Weddle doesn’t miss an opportunity to teach employees about the culture and history of the firm. When people take a break from
a meeting he’s in, he uses a video clip to get everyone back on time
— and to teach them something about the company in the process.
He shows a clip of Edward “Ted” Jones Jr., son of the firm’s
founder, or retired managing partner John Bachmann or another
prominent figure from the firm’s past talking about what Edward
Jones means to them.
“We’ll have a video clip that we’ll play at the end of the break
and, by golly, if you want to see it, you’ve got to get back in the
room and back in your seat,” Weddle says. “It’s a way to get the
meeting restarted, but it’s also a wonderful way for people to
hear a little bit of the history of the firm. You make it fun, and
I think people appreciate it.”
History can be an important aspect of culture as it often shapes
the decisions the company has made or will make in the future.
“You can teach people what we do or how we do things, but very
important is an understanding of why we do certain things or why
we don’t do certain things,” Weddle says. “A lot of times, history
has guided the decisions that have made us who we are today. ...
It’s all wrapped up in what we refer to as the culture of our firm.
We teach it, and we talk about it.”
Get out there
With thousands of offices, Weddle can’t just talk about culture
through e-mail or video clips. He has to take the message directly
to employees, and that means getting out of the corporate headquarters.
Weddle schedules regular visits to branch offices in the United
States, Canada and the United Kingdom. The meetings are an
opportunity for Weddle to share, face to face, what is happening in
the company, but they also provide a chance for him to hear questions and engage in dialogue.
“We’re not out there giving speeches,” Weddle says. “We’re out
there asking questions. It gives people the opportunity to provide
input, and I think they appreciate being asked.”
Members of Weddle’s management team are also part of the
process. This allows for more offices to be visited, which gives the
company’s leadership more feedback than Weddle could get on his
“We want to know how we are doing and what are your suggestions for things that we can make better,” Weddle says. “What are
your suggestions for things that we’re not doing at all but, in fact,
should? Can you provide us some input in terms of how the home
office is meeting your needs and supporting your efforts to service
In providing opportunities for feedback, you must keep an open
mind when it comes to the responses you get.
“You have to solicit input, and you have to ask,” Weddle says.
“When they provide it to you, accept it for what it is. It’s feedback.
You may agree. You may disagree. But listen to the feedback. Don’t
criticize. Don’t argue. Some you may think is accurate and some
not, but you asked for the feedback.

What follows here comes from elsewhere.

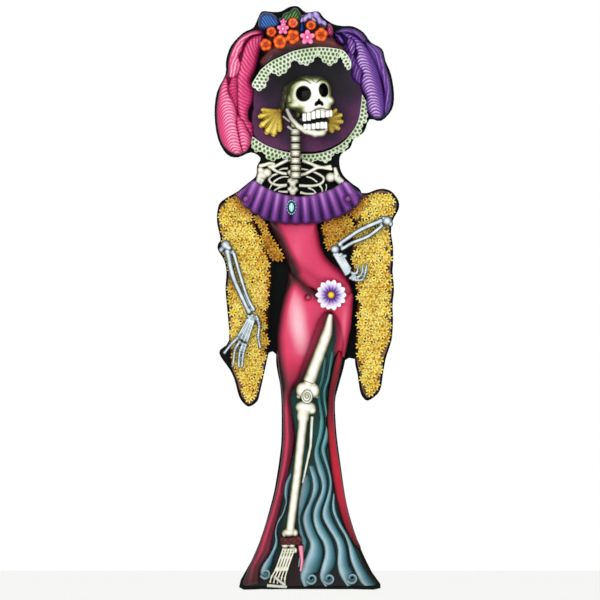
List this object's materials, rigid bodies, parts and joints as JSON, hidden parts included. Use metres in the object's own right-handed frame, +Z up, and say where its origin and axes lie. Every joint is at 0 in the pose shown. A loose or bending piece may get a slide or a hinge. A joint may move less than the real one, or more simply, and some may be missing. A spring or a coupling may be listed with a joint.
{
  "type": "jointed papier-mache skeleton figure",
  "caption": "Wall-hung jointed papier-mache skeleton lady in relief, with a wide hat, pleated collar, flowered boa wings that swing at the shoulders and a skirt that swings at the hip.",
  "frame": {"origin": "centre of the hanger bore's mouth, on the wall plane", "axes": "+Z up, +X to the right as the viewer sees it, +Y into the wall; the front faces -Y"},
  "size_m": [0.3694, 0.106, 1.167],
  "materials": {
    "board_black": "matt black paint on laminated board",
    "felt": "wool felt",
    "pin_brass": "polished",
    "zinc": "zinc plated",
    "bone": "varnished painted papier-mache",
    "arm_bone": "varnished painted papier-mache",
    "brim": "varnished painted papier-mache",
    "crown": "varnished painted papier-mache",
    "lace": "varnished painted papier-mache",
    "feather_pink": "varnished painted papier-mache",
    "feather_purple": "varnished painted papier-mache",
    "leaf": "varnished painted papier-mache",
    "petal": "varnished painted papier-mache",
    "tulip": "varnished painted papier-mache",
    "rose": "varnished painted papier-mache",
    "pink_bloom": "varnished painted papier-mache",
    "shell_gold": "varnished gold paint",
    "collar": "varnished painted papier-mache",
    "setting": "varnished painted papier-mache",
    "stone": "polished opaque glass paste",
    "dress": "varnished painted papier-mache",
    "panel": "varnished painted papier-mache",
    "boa": "varnished painted papier-mache",
    "boa_shade": "varnished painted papier-mache",
    "teal_dark": "varnished painted papier-mache",
    "teal": "varnished painted papier-mache",
    "shoe": "varnished painted papier-mache",
    "daisy": "varnished painted papier-mache",
    "daisy_eye": "varnished painted papier-mache"
  },
  "bodies": {
    "root": {"body_board": "board_black", "hanger_bush": "pin_brass", "felt_pads": "felt", "left_shoulder_pin": "pin_brass", "right_shoulder_pin": "pin_brass", "hip_pin": "pin_brass", "board_washers": "zinc", "pin_nuts": "zinc", "hat_brim": "brim", "hat_crown": "crown", "upper_lace": "lace", "lower_lace": "lace", "pink_feather": "feather_pink", "purple_feather": "feather_purple", "hat_leaves": "leaf", "hat_petals": "petal", "hat_tulips": "tulip", "hat_rose": "rose", "hat_pink_flowers": "pink_bloom", "skull_cranium": "bone", "jaw": "bone", "upper_teeth": "bone", "lower_teeth": "bone", "left_earring": "shell_gold", "right_earring": "shell_gold", "neck_vertebrae": "bone", "clavicles": "bone", "shoulder_bones": "bone", "ribs": "bone", "sternum": "bone", "collar": "collar", "brooch_setting": "setting", "brooch_stone": "stone", "bodice": "dress"},
    "left_wing": {"left_wing_board": "board_black", "left_boa": "boa", "left_boa_inner": "boa_shade", "left_elbow": "arm_bone", "left_forearm": "arm_bone", "left_hand": "arm_bone"},
    "right_wing": {"right_wing_board": "board_black", "right_boa": "boa", "right_boa_shoulder": "boa", "right_boa_inner": "boa_shade", "right_elbow": "arm_bone", "right_forearm": "arm_bone", "right_hand": "arm_bone"},
    "skirt": {"skirt_board": "board_black", "skirt_dress": "dress", "side_panel": "panel", "underskirt": "teal_dark", "underskirt_locks": "teal", "femur": "bone", "kneecap": "bone", "shin_bones": "bone", "foot_bones": "bone", "shoe": "shoe", "hip_flower": "daisy", "hip_flower_centre": "daisy_eye"}
  },
  "joints": [
    {"name": "left_shoulder", "type": "hinge", "parent": "root", "child": "left_wing", "pos_m": [-0.122, -0.0155, -0.274], "axis": [0, 1, 0], "range_deg": [0, 75]},
    {"name": "right_shoulder", "type": "hinge", "parent": "root", "child": "right_wing", "pos_m": [0.082, -0.0155, -0.274], "axis": [0, -1, 0], "range_deg": [0, 60]},
    {"name": "hip", "type": "hinge", "parent": "root", "child": "skirt", "pos_m": [0.002, -0.0155, -0.471], "axis": [0, 1, 0], "range_deg": [-5, 5]}
  ]
}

Be open about it.”
Post-meeting discussions are critical to connect the dots on what
was heard and to coordinate action plans to get the best ideas
The series of group meetings also provides Weddle with a natural launch point to talk with regional leaders about the importance
“Let’s help each other to be successful,” Weddle says. “If we’ve
got four offices in a community, let’s do joint seminars. Let’s advertise together. Let’s attack this market opportunity as a team and
not just as four individuals. We’re far stronger. We’re looking for
people that fit and want to be part of a larger organization that has
a good reputation that they can be proud of but that they can also
Give everyone a chance to talk
In order to be truly open, the culture also needs to have a forum
for lower-level employees who do not always get the chance for a
direct conversation with the boss. Weddle has found the firm’s
electronic suggestion box particularly useful. It has the advantage
of being accessible to people at all levels of the organization and is
completely anonymous, providing the opportunity for some very
“They can send a suggestion, and that can be a good idea or it can
be a cheap shot,” Weddle says. “Or it can be just a creative thought.
If they choose to sign their name, that’s fine. If they want to remain
anonymous, they can.”
The box was the brainchild of Bachmann, who thought employees needed a means to express themselves.

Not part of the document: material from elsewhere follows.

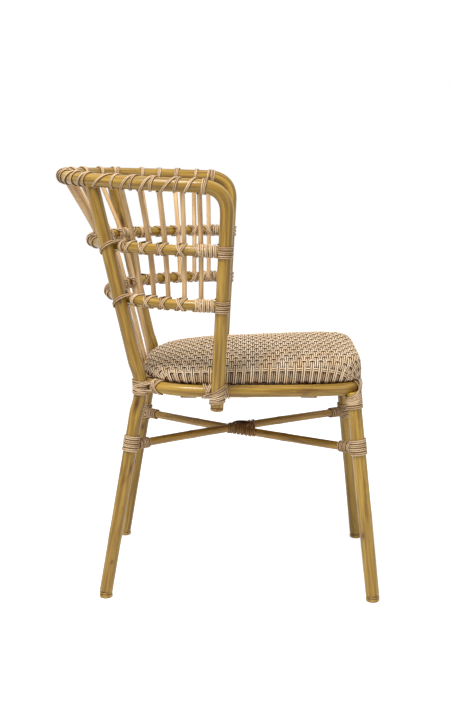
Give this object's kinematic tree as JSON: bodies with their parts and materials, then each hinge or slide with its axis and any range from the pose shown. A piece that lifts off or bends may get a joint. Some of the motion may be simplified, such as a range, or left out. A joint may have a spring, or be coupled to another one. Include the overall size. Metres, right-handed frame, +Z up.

“He said, ‘You know what, you’ve got to have a way for people to
speak up. If they don’t feel comfortable speaking up one on one,
and that can be kind of intimidating, I appreciate that. So let’s create a way for them to do so.’
“It’s a release valve. If somebody gets angry, they send in a message and kind of pop off. Don’t sign it. Don’t go home and kick the
dog, and, most certainly, don’t get angry at a client. Send me a ‘sugg
box’ and blow off a little steam, and then feel better and go back
Fortunately for Weddle, Edward Jones continues to have a
lot of positives to focus on.
“Growth creates opportunity and growth creates an excitement
and an energy in an organization with that opportunity to move
ahead,” Weddle says.
In December 2006, Edward Jones had a limited partnership offering that included 11,500 of the firm’s 30,000 employees.
“I believe it’s a strategic advantage to have one-third of our full-time associates as owners of this firm,” Weddle says. “All those are
ways of us saying, ‘Hey, we respect you as an individual, and we
appreciate the contribution that you’re making toward the success
of our firm.’”
Weddle says the limited partnership program helps ensure
the future of the firm, as well.
“If you’re a limited partner of Edward Jones, you don’t want
to bring somebody in who doesn’t work very hard or isn’t going
to treat the place with the respect that it’s due,” Weddle says.
“You’re going to bring in the best because you own a little piece
of this place. You want it to be better.”
Identify your leaders
Finding leaders who can work in this type of collaborative
culture requires a lot of effort in the interviewing process. In
addition to educational background and work history, Weddle
says he wants to know what type of management style potential executives bring to the table and how they are able to work
“You do some situational kinds of discussions,” Weddle says.
“You ask them about their leadership style. You ask them who was
the most effective person they were ever responsible to and have
them describe that individual.”
Weddle says he is looking for people who want to be part of
a team and can readily accept that they don’t always have all
“You can almost always do it a little bit better,” Weddle says.
“You’ve got a lot of proofreaders out there. Every decision, every
bit of correspondence, every statement, every decision that you
make, there is no lack of critics. They can tell you pretty quickly,
‘Boy, you didn’t do this one very well.’ I appreciate that.”
Weddle says he looks for people who are good listeners. He also
relies on his instincts in determining who would be a good fit in
terms of their personal values and how those values match up with
those of himself and the company.
“You’ve got to sit down with those people and think, ‘Do I
want to spend 10 or 12 hours a day for the next 20 years working with this person?” Weddle says. “If the answer is no, I don’t
care how smart they are, it’s not the right fit.”